The practical cutoffs for competitive programming and interviews (assuming ~10^8 operations per second):

• n <= 20: O(2^n) or O(n!) is fine
• n <= 1,000: O(n^2) is fine
• n <= 100,000: O(n log n) is fine
• n <= 10,000,000: O(n) is required
• n > 10,000,000: O(log n) or O(1) is required

Analyzing Loops

Single Loop

// O(n)
function sum(arr: number[]): number {
  let total = 0;
  for (const num of arr) {  // runs n times
    total += num;            // O(1) work per iteration
  }
  return total;
}

Nested Loops

// O(n^2) -- both loops depend on n
function allPairs(arr: number[]): void {
  for (let i = 0; i < arr.length; i++) {       // n times
    for (let j = i + 1; j < arr.length; j++) {  // up to n times
      console.log(arr[i], arr[j]);
    }
  }
}

// O(n * m) -- loops depend on different inputs
function crossProduct(a: number[], b: number[]): void {
  for (const x of a) {   // n times
    for (const y of b) {  // m times
      console.log(x, y);
    }
  }
}

Loops with Multiplicative Steps

// O(log n) -- i doubles each time
function logLoop(n: number): void {
  let i = 1;
  while (i < n) {
    i *= 2;  // reaches n in log2(n) steps
  }
}

Analyzing Recursion

Use the recurrence relation approach.

Linear Recursion

// T(n) = T(n-1) + O(1) => O(n)
function factorial(n: number): number {
  if (n <= 1) return 1;
  return n * factorial(n - 1);
}

Binary Recursion (Divide and Conquer)

// T(n) = 2T(n/2) + O(n) => O(n log n)  (merge sort pattern)
// T(n) = 2T(n/2) + O(1) => O(n)          (binary tree traversal)
// T(n) = T(n/2) + O(1)  => O(log n)      (binary search)

Exponential Recursion

// T(n) = 2T(n-1) + O(1) => O(2^n)
function fibonacci(n: number): number {
  if (n <= 1) return n;
  return fibonacci(n - 1) + fibonacci(n - 2);
}

The Master Theorem (simplified): For T(n) = aT(n/b) + O(n^d):

• If d > log_b(a): O(n^d)
• If d = log_b(a): O(n^d * log n)
• If d < log_b(a): O(n^(log_b(a)))

You rarely need to apply this formally in interviews, but knowing it exists helps you verify your intuition.

Space Complexity

Space complexity counts the additional memory your algorithm uses, not counting the input.

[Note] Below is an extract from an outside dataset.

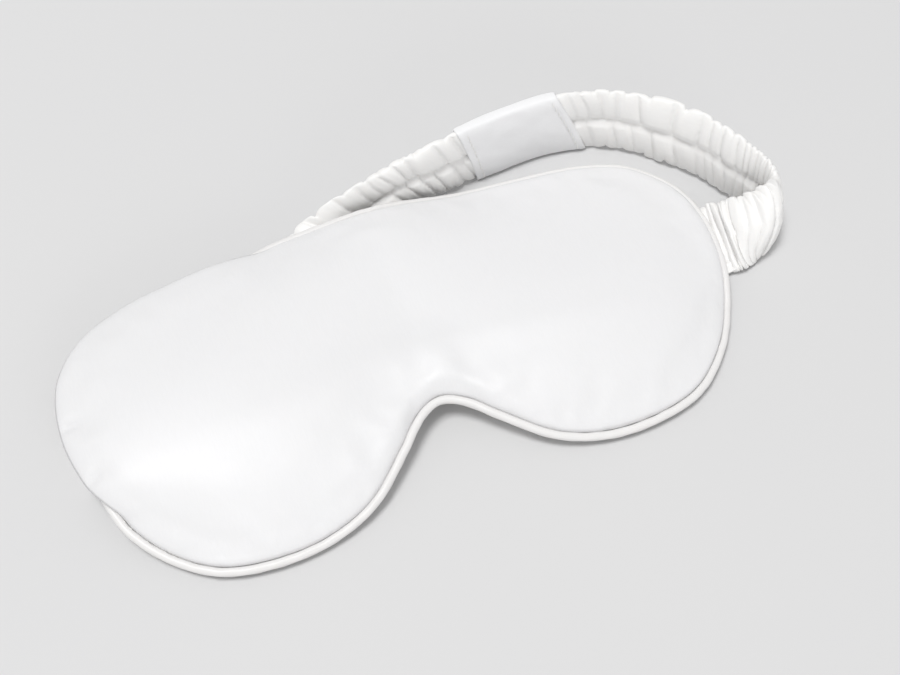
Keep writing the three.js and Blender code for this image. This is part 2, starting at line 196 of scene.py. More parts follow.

// Time: O(n), Space: O(1) -- only uses a few variables
function findMax(arr: number[]): number {
  let max = -Infinity;
  for (const num of arr) {
    if (num > max) max = num;
  }
  return max;
}

// Time: O(n), Space: O(n) -- creates a new array
function doubleAll(arr: number[]): number[] {
  return arr.map(x => x * 2);
}

// Time: O(n), Space: O(n) -- call stack counts
function sumRecursive(arr: number[], i = 0): number {
  if (i >= arr.length) return 0;
  return arr[i] + sumRecursive(arr, i + 1);  // stack depth = n
}

Recursive call stack counts as space. This catches people off guard. A recursive DFS on a tree uses O(h) space where h is the tree height. On a balanced tree that is O(log n); on a skewed tree it is O(n).

Amortized Analysis

Some operations are expensive occasionally but cheap most of the time. Amortized analysis averages the cost over a sequence of operations.

Classic example: dynamic array (ArrayList, JavaScript array push)

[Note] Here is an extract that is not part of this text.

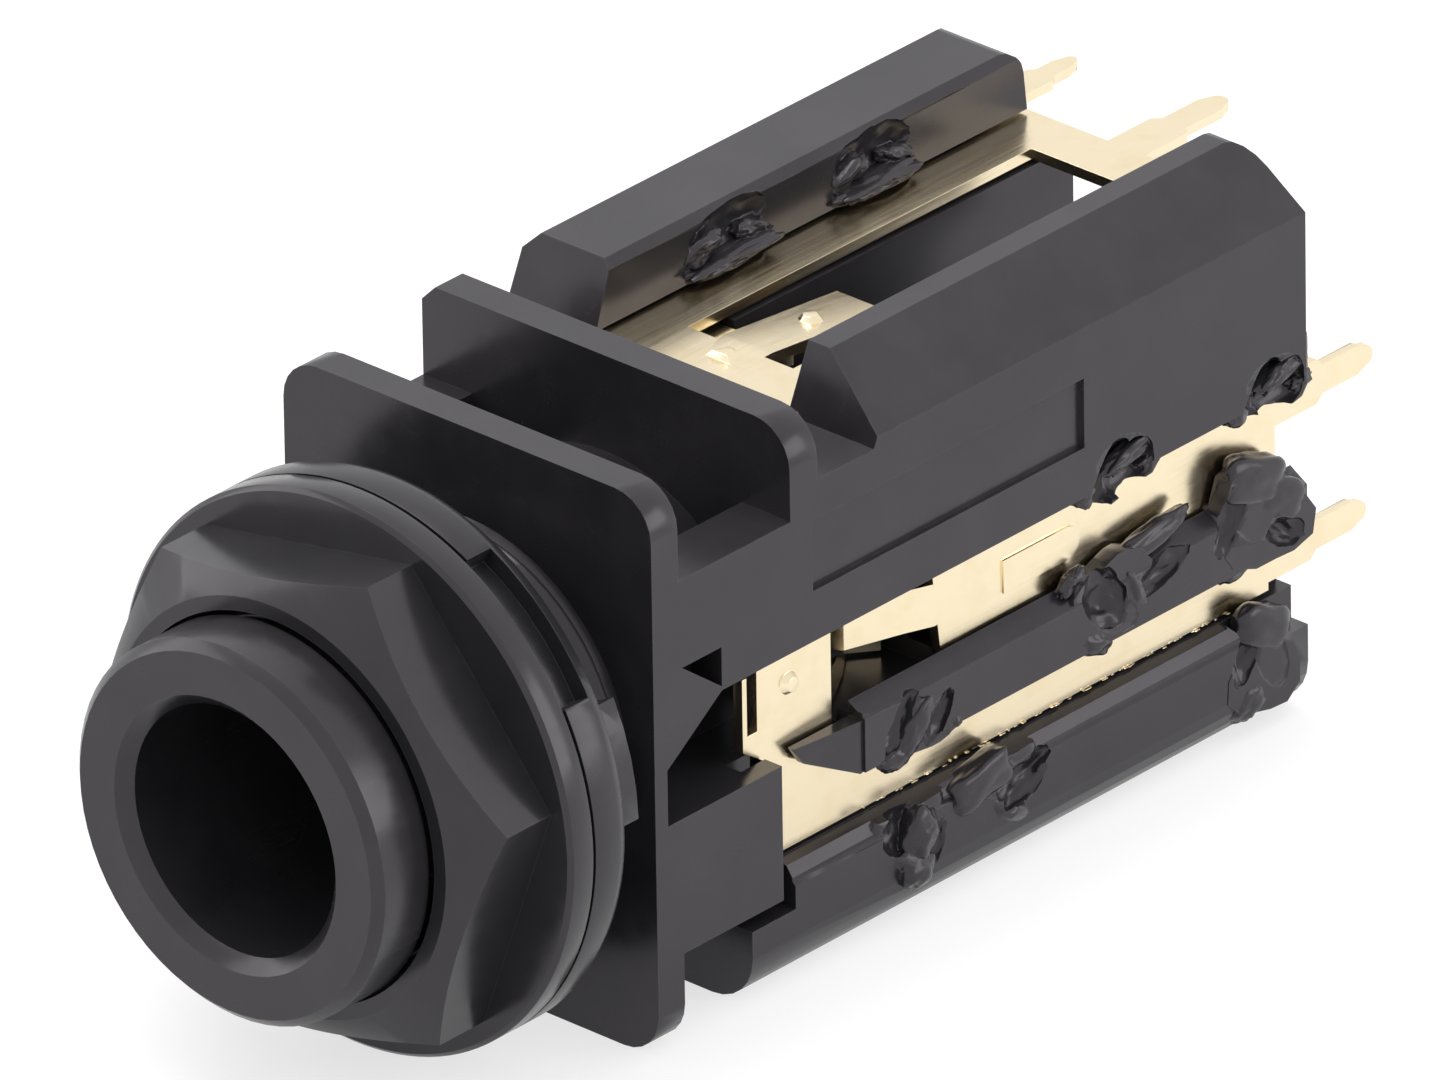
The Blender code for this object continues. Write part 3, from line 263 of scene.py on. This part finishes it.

// Individual push: usually O(1), but O(n) when resizing
// Amortized over n pushes: O(1) per push
//
// Why: resizing doubles capacity. After n pushes, total copying work is:
// 1 + 2 + 4 + 8 + ... + n = 2n - 1 = O(n)
// Spread over n operations: O(n) / n = O(1) per operation

Other amortized O(1) examples:

• Hash map insertions (rehashing is rare)
• Splay tree operations (individual ops can be O(n), but any sequence of m operations is O(m log n))

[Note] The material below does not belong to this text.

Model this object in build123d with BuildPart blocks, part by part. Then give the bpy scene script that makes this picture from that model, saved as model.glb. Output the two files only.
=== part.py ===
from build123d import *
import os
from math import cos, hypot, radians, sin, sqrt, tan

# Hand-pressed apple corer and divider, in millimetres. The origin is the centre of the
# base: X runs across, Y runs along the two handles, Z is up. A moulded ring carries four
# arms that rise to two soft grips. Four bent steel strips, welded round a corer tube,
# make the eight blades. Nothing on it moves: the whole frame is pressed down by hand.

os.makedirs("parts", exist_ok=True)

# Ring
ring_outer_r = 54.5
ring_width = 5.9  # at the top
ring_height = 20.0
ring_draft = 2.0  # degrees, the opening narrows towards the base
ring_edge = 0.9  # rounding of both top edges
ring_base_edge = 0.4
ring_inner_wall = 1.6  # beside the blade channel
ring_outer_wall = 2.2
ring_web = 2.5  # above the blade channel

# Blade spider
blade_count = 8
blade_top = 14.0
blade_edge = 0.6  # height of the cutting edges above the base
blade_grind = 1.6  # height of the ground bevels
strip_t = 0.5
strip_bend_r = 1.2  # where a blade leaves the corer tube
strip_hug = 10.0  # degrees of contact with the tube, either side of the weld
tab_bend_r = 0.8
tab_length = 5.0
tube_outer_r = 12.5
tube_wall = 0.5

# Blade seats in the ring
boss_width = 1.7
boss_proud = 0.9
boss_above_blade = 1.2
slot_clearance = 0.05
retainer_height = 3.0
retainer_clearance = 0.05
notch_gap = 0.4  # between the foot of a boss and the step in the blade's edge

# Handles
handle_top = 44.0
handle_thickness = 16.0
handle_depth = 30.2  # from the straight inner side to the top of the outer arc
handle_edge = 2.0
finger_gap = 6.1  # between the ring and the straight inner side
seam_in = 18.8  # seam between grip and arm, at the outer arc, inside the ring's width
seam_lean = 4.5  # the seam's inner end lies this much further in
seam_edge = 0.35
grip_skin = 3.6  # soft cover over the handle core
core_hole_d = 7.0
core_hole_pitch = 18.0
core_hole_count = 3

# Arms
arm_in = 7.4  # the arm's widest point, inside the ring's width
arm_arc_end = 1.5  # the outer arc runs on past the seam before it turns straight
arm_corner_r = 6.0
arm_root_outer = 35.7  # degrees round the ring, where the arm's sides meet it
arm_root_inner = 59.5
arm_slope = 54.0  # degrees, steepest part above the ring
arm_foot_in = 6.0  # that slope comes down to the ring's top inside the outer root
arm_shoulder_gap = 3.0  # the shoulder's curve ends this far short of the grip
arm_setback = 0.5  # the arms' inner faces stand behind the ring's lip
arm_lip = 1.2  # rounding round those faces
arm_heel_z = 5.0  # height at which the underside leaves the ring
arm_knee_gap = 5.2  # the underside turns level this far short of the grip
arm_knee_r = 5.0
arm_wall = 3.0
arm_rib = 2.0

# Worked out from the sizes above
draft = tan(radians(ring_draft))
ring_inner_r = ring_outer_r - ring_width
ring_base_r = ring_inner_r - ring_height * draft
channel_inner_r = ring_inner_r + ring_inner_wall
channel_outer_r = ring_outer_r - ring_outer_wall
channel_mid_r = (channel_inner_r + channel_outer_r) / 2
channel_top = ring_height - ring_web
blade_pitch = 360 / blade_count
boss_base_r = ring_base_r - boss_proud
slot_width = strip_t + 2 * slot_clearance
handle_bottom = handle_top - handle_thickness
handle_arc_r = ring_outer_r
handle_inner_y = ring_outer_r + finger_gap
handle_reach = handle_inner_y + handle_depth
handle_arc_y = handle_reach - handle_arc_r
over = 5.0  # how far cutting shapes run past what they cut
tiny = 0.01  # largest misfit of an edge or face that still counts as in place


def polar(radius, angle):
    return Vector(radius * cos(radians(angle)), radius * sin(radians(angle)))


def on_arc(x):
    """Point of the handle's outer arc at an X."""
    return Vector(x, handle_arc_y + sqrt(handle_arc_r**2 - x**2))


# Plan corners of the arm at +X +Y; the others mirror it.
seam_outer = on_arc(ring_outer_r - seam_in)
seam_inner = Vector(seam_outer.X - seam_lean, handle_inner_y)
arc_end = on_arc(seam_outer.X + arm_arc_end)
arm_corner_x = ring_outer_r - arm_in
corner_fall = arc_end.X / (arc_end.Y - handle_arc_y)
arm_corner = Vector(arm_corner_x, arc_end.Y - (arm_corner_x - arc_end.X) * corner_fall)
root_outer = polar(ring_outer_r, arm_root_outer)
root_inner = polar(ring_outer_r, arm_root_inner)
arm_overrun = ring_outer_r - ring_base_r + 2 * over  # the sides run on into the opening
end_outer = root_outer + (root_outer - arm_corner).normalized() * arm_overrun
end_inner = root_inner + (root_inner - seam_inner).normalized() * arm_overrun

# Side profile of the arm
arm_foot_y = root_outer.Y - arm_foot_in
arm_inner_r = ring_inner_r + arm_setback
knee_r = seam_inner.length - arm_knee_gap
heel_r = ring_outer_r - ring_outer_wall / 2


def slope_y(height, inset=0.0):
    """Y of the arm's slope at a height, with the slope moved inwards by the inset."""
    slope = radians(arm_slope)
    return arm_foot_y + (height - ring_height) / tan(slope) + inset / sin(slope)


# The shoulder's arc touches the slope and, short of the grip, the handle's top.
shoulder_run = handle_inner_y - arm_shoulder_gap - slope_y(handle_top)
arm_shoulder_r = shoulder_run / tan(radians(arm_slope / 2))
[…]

Common Operation Complexities

Sorting Algorithm Complexities

Tips for Interviews

1. Always state complexity first. Before coding, tell the interviewer: "This approach is O(n log n) time, O(n) space." It shows you think before you type.
2. When in doubt, count the work. How many times does each element get touched? If every element gets touched once, it is O(n). If every element gets compared to every other, it is O(n^2).
3. Drop constants and lower-order terms. O(2n) is O(n). O(n^2 + n) is O(n^2). O(n/2) is O(n).
4. Log bases do not matter for Big-O. O(log2 n) = O(log10 n) = O(ln n) because log bases differ by a constant factor.
5. Space-time tradeoffs are expected. "I can do this in O(n^2) time with O(1) space, or O(n) time with O(n) space" is exactly the kind of analysis interviewers want.